Companies looking to add voice might also need to consider the potential legal ramifications of doing so. Companies that don’t take precautions to prevent hacking of the device can open themselves up to liabilities. The addition of physical mute buttons and visual indicators of listening are important to prevent tampering. It’s also critical that any information sent from the device is encrypted and that proper authentication is put in place to prevent others from hijacking users’ devices.

The other consideration for companies is how adding voice can affect their brand. If the company is not adding their own branded voice assistant, they might need to consider whether a user calling their device “Alexa” will erode their brand power.

If a company does go down the path of adding voice interaction, there are corollary benefits and opportunities that they can consider.

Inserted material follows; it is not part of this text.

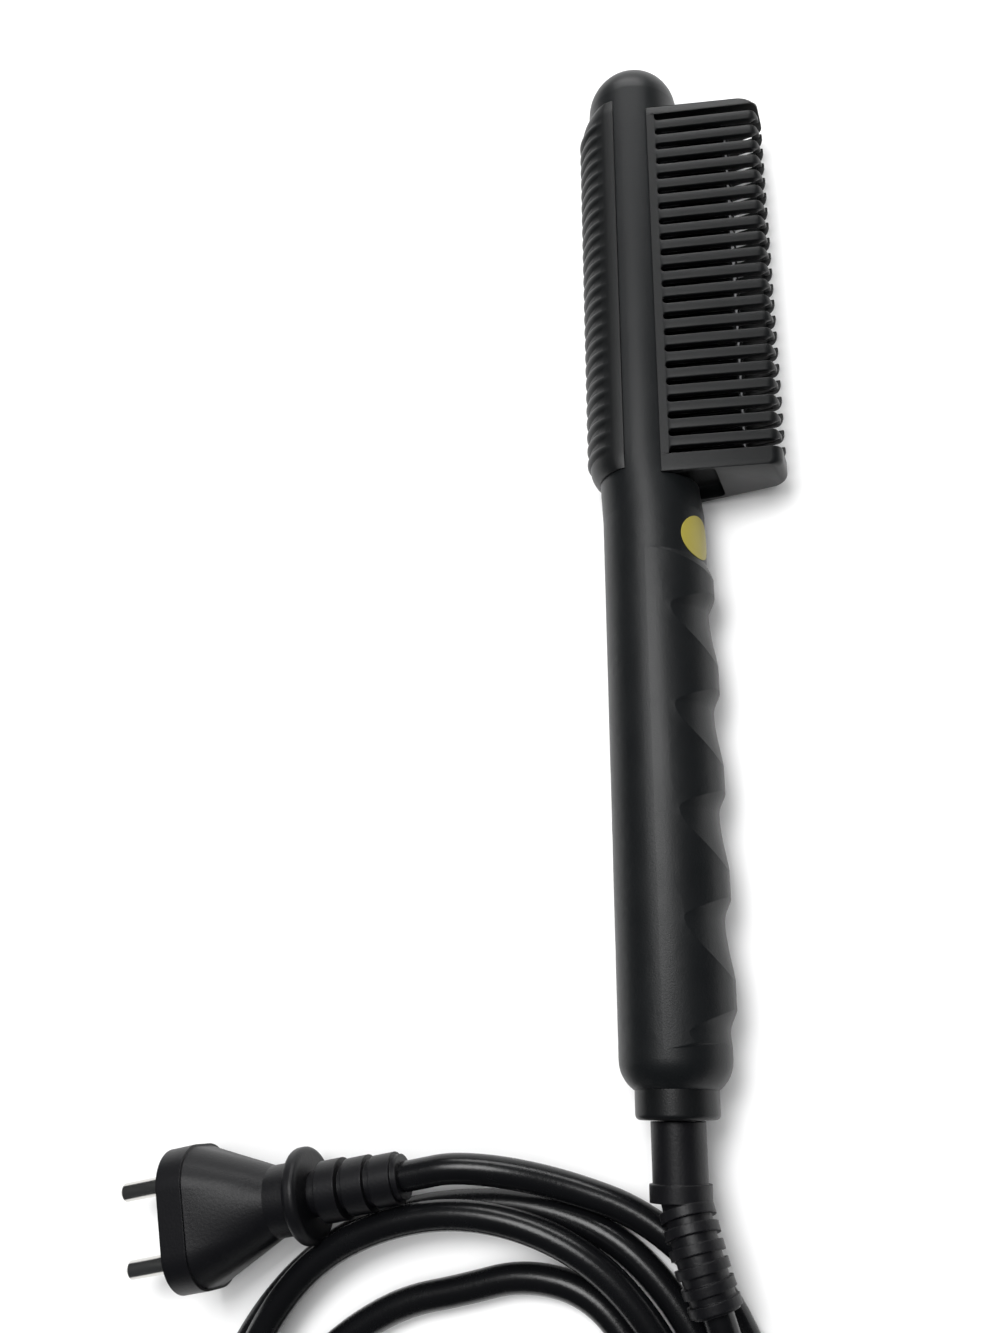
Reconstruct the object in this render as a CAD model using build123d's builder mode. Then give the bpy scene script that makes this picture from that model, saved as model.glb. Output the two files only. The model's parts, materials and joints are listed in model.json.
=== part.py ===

When multiple devices can listen to an individual, it can help with localizing a user or multiple users and being able to determine presence and even run its own beam-forming algorithm to eliminate noise from an audio signal.

Another benefit is the ability to pass a session from device to device. Imagine if you could initiate a conversation with Alexa on one device and continue it on another as the user walked around a home. This application is possible when multiple devices run the same integration.

With microphones, it’s also possible to better understand how users are interacting with a piece of hardware. First, are they actively using the device? How often? What types of requests are they making of the device? With voice interaction, it becomes possible to discover what these requests are that will enable greater engagement with end users.

When it comes to deciding whether to add voice, manufacturers should look at voice as they would other inputs – as part of a “complete breakfast” that could include touch, gesture, and other control interfaces. Beyond making users’ lives easier in controlling the product, it can also be a way of opening up the silos of the various AI assistants by unifying them with a single device and win over users by freeing up their information from any one AI assistant.